The FAA decision only clears the way for SpaceX to apply for licenses to construct the facility and launch its vehicles. Those applications will have to meet requirements for ensuring environmental protection consistent with the National Environmental Policy Act, as well as criteria for public safety, insurance coverage, and national security, according to Hank Price in the FAA Office of Communications.

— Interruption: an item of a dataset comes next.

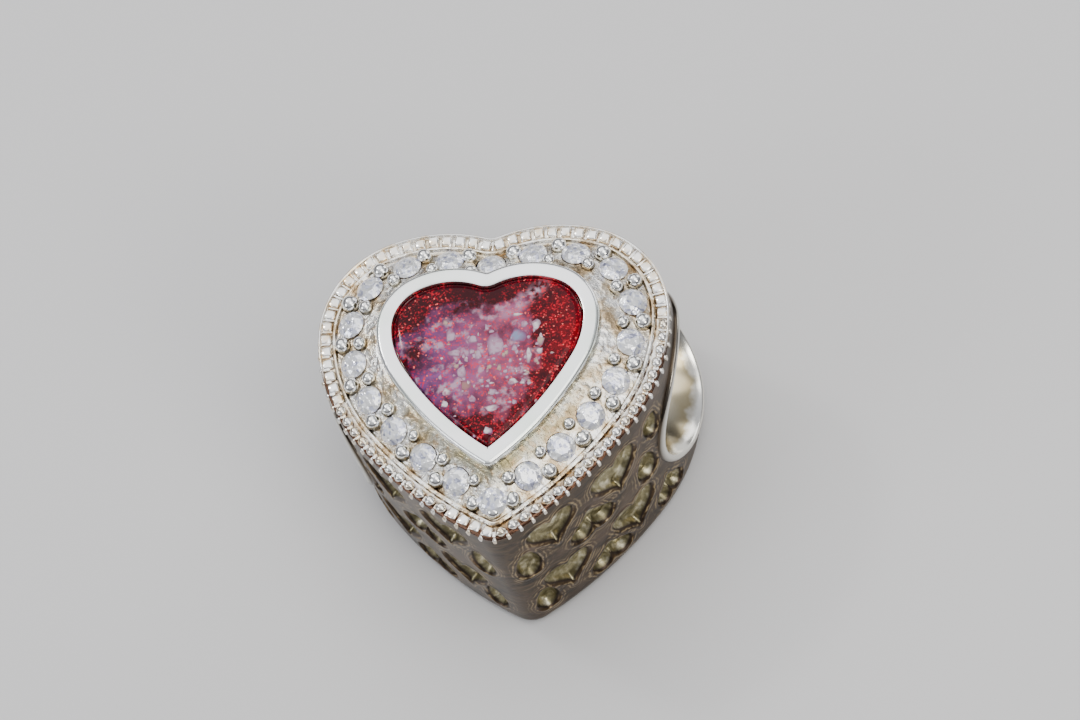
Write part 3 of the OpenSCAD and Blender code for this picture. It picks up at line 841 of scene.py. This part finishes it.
# The glitter: one small flake in each cell of the pattern, seen where its red or green is high
flakes = add_node(tree, "ShaderNodeTexVoronoi", {"Vector": place, "Scale": 20.0})
flake = add_node(tree, "ShaderNodeSeparateColor", {"Color": flakes.outputs["Color"]})
crowded = times(tree, times_plus(tree, ramp_up(tree, fine_noise, 0.38, 0.6), 0.8, 0.2),
                times_plus(tree, gloom, -0.6, ramp_up(tree, haze_noise, 0.25, 0.48)))
strewn_thick = times(tree, ramp_up(tree, flake.outputs["Red"], 0.7, 0.97), crowded)
resin_colour = blend_colours(tree, strewn_thick, resin_colour, (0.85, 0.008, 0.03, 1))
rare = times(tree, ramp_up(tree, flake.outputs["Green"], 0.97, 0.99), ramp_up(tree, gloom, 1.0, 0.4))
colour_on(tree, shader, blend_colours(tree, rare, resin_colour, (1, 0.14, 0.12, 1)))
clear_coat(shader, 0.02)
shader.inputs["IOR"].default_value = 1.5
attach(resin_dome, "root")
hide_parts("resin_heart")

# The ash chips: flat crumbs of bone ash, white, cream, brown and bluish, that lie just under the
# resin's surface. The large ones lie where they are seen, and small ones are strewn between them.
# Each large chip: tone, place across and up, width and height.
chips = (
    ("white", 1.68, 1.43, 0.36, 0.5), ("white", 1.41, 0.39, 0.23, 0.73),
    ("beige", 1.8, 0.86, 0.31, 0.45), ("white", 1.77, 0.49, 0.28, 0.28),
    ("beige", 1.67, 0.17, 0.21, 0.28), ("haze", 0.33, 0.82, 0.78, 0.95),
    ("blue", 1.03, 1.06, 0.68, 0.62), ("haze", -1.2, 1.29, 0.42, 0.62),
    ("haze", -0.48, 1.11, 0.42, 0.39), ("haze", -1.07, 0.66, 0.57, 0.34),
    ("haze", -0.87, -0.09, 0.42, 0.61), ("brown", -0.71, -0.6, 0.47, 0.5),
    ("white", -1.39, -0.77, 0.36, 0.39), ("white", -1.41, -1.16, 0.31, 0.39),
    ("white", 0.86, -0.54, 0.41, 0.31), ("beige", 0.43, -0.03, 0.21, 0.33),
    ("haze", -0.2, -0.45, 0.26, 0.22), ("haze", 0.19, -0.9, 0.36, 0.33),
    ("white", 0.16, -1.48, 0.57, 0.33), ("haze", -0.51, -1.09, 0.31, 0.33),
    ("white", 0, -2.27, 0.36, 0.33), ("white", -1.08, -1.63, 0.18, 0.08),
    ("beige", -1.39, 1.78, 0.26, 0.28), ("haze", 1.22, -0.57, 0.21, 0.22),
    ("haze", 1.07, -0.14, 0.26, 0.22), ("haze", 1.26, 1.52, 0.31, 0.34),
    ("haze", -0.3, 0.53, 0.31, 0.5), ("haze", 0.95, 0.65, 0.26, 0.34),
    ("white", 1.02, 1.88, 0.42, 0.16), ("white", 1.83, 1.02, 0.16, 0.34),
)
chip_colours = {"white": (0.72, 0.64, 0.66, 1), "beige": (0.5, 0.37, 0.29, 1), "haze": (0.5, 0.36, 0.46, 1),
                "blue": (0.24, 0.27, 0.42, 1), "brown": (0.36, 0.19, 0.17, 1)}
large_thickness, small_thickness = 0.09, 0.05
strewn_count = 80
draw = random.Random(7)
strewn = [(draw.choice(("haze", "haze", "white", "haze", "beige")), draw.gauss(0.25, 0.8),
           draw.gauss(0.1, 0.8), draw.uniform(0.08, 0.26), draw.uniform(0.08, 0.26))
          for _ in range(strewn_count)]

bpy.context.view_layer.update()
for tone, colour in chip_colours.items():
    bpy.ops.object.select_all(action="DESELECT")
    bpy.ops.mesh.primitive_ico_sphere_add(subdivisions=2, radius=0.5 * MM)
    crumb = bpy.context.object
    for vertex in crumb.data.vertices:
        vertex.co *= 1 + 0.35 * noise.noise(vertex.co * 2600) + 0.15 * noise.noise(vertex.co * 6000)
    mark_heights(crumb, 0.5)
    places = []
    for kind, x, y, w, h in list(chips) + strewn:
        landed, surface, _, _ = resin_dome.ray_cast(Vector((x, y, 12)) * MM, Vector((0, 0, -1)))
        if kind == tone and landed:
            thickness = large_thickness if w + h > 0.5 else small_thickness
            sunk = Vector((0, 0, 0.28 * thickness * MM))
            places.append(Matrix.Translation(surface - sunk) @ Matrix.Diagonal((w, h, thickness, 1))
                          @ Matrix.Rotation(draw.uniform(0, 6.28), 4, "Z"))
    chip_piece = join_copies(crumb, places, "ash_chips_" + tone)
    smooth_below(chip_piece, 180)
    tree, shader, place = finish_on(chip_piece, "ash_" + tone, 0.0, 0.35)
    mottle = noise_on(tree, place, 6.0, 4.0)
    mark = mark_on(tree)
    chip_colour = blend_colours(tree, ramp_up(tree, mottle, 0.5, 0.75), colour, (0.4, 0.13, 0.22, 1))
    above = ramp_up(tree, mark, 0.5, 0.92)
    colour_on(tree, shader, blend_colours(tree, above, (0.22, 0.06, 0.14, 1), chip_colour))
    clear_coat(shader, 0.03)
    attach(chip_piece, "root")

# The bubble: air that was caught as the resin set. Its edge shows as a thin ring on the dome, a
# little thicker on one side.
bubble_x, bubble_y, bubble_z = 0.46, 0.66, bezel_z + 0.052
bubble_r = 0.085
round_it = np.radians(np.arange(0, 360, 15))
thickness = 0.013 + 0.005 * np.cos(round_it + 2)
bubble_rings = []
for turn in np.radians(np.arange(0, 360, 45)):
    reach = bubble_r + thickness * math.cos(turn)
    bubble_rings.append(np.stack([bubble_x + reach * np.cos(round_it), bubble_y + reach * np.sin(round_it),
                                  bubble_z - thickness * math.sin(turn)], axis=1))
bubble = wrap_sheet("bubble_ring", bubble_rings, closed_tube=True)
smooth_below(bubble, 180)
tree, shader, place = finish_on(bubble, "bubble_edge", 0.0, 0.1)
shader.inputs["Base Color"].default_value = (0.5, 0.3, 0.42, 1)
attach(bubble, "root")

# The stones: round white brilliants, pushed into their seats. Each is cut with a table, a crown
# ring of facets, a thin girdle and a pointed pavilion.
table_r, table_z = 0.27, 0.17
# Each ring of corners below the table: their number, radius, height and turn
facet_rings = ((8, 0.405, 0.1, math.pi / 8), (16, stone_r, 0.02, 0), (16, stone_r, -0.015, 0),
               (8, 0.24, -0.25, math.pi / 8), (8, 0.02, -0.44, 0))
bpy.ops.object.select_all(action="DESELECT")
bpy.ops.mesh.primitive_circle_add(vertices=8, radius=table_r * MM)
brilliant = bpy.context.object
brilliant.data.transform(Matrix.Translation((0, 0, table_z * MM)))
bpy.ops.object.mode_set(mode="EDIT")
for corners, r, z, turn in facet_rings:
    bpy.ops.mesh.primitive_circle_add(vertices=corners, radius=r * MM, location=(0, 0, z * MM),
                                      rotation=(0, 0, turn))
bpy.ops.mesh.select_all(action="SELECT")
bpy.ops.mesh.convex_hull()
bpy.ops.object.mode_set(mode="OBJECT")
for i in range(stone_count):
    stone = brilliant.copy()
    stone.data = brilliant.data.copy()
    stone.name = f"brilliant_{i + 1:02d}"
    stone.data.name = stone.name
    stone.data.transform(stone_place(i))
    bpy.context.scene.collection.objects.link(stone)
    if i == 0:
        tree, shader, place = finish_on(stone, "white_stone", 0.5, 0.06)
        glints = add_node(tree, "ShaderNodeTexVoronoi", {"Vector": place, "Scale": 9.0})
        glint = add_node(tree, "ShaderNodeSeparateColor", {"Color": glints.outputs["Color"]}).outputs["Red"]
        colour_on(tree, shader, shade_of(tree, glint, (0.0, (0.34, 0.35, 0.48)), (0.22, (0.78, 0.8, 0.96)),
                                         (0.45, (1, 1, 1))))
        shader.inputs["IOR"].default_value = 2.1
        sparkle = noise_on(tree, place, 6.0, 2.0)
        bump_on(tree, shader, sparkle, 0.32, 0.12)
        white_stone = stone.data.materials[0]
    else:
        stone.data.materials.append(white_stone)
    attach(stone, "root")
    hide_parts(f"stone_{i + 1:02d}")
bpy.data.objects.remove(brilliant)

# The grains: beads of silver raised from the floor between the stones, one outside and a smaller one
# inside in each gap, pushed over their girdles, and one alone in the tip.
outer_grain_r, inner_grain_r = 0.29, 0.23
outer_grain_inset, inner_grain_inset = row_inset - 0.3, row_inset + 0.34
grain_lift = 0.11
tip_grain_inset = 0.95
one_grain = domed_bead(20, 12, 1.2)
mark_heights(one_grain, 1)
grain_places = []
for side in (1, -1):
    for i in range(stone_count // 2):
        share = (i + 0.5) / (stone_count / 2)
        for inset, r in ((outer_grain_inset, outer_grain_r), (inner_grain_inset, inner_grain_r)):
            size = r * draw.uniform(0.93, 1.05)
            grain_places.append(on_face(inset, share, floor_at(inset) + grain_lift, side)
                                @ Matrix.Rotation(draw.uniform(0, 3), 4, "Z")
                                @ Matrix.Diagonal((size, size * draw.uniform(0.9, 1), size, 1)))
grain_places.append(on_face(tip_grain_inset, 1, floor_z + 0.05) @ Matrix.Scale(outer_grain_r, 4))
grains = join_copies(one_grain, grain_places, "silver_grains")
smooth_below(grains, 180)
tree, shader, place = finish_on(grains, "bright_grain", 1.0, 0.1)
colour_on(tree, shader, shade_of(tree, mark_on(tree), (0.0, (0.17, 0.15, 0.11)), (0.25, (0.55, 0.52, 0.43)),
                                 (0.45, (0.97, 0.96, 0.92))))
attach(grains, "root")
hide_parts("silver_body")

Once licenses are issued, the FAA is responsible for verifying that the proposed mitigations measures are in place and “as appropriate” may enter into an agreement with SpaceX for annual inspections. That lack of more formal oversight concerns Allen of the Sea Turtle Restoration Project, and groups such as the Sierra Club have also stressed the need to ensure the company delivers on its promises. Burchfield notes that the facility’s proximity to three wildlife refuge tracts means “a lot of eyes” on its operations. The leader on the SpaceX project for the Lower Rio Grande Valley refuge, Robert Jess, notes that there will be refuge staff dedicated to monitoring activities and impacts from the space port.
Burchfield reports that Space X recently approached him about conducting before and after studies on the site. “They are already demonstrating a high level of stewardship and responsibility. This is the least intrusive thing that could go on out there and, in the long term, it may serve wildlife by restricting other development. I hope that I’m not proven wrong, but I don’t think I will be.”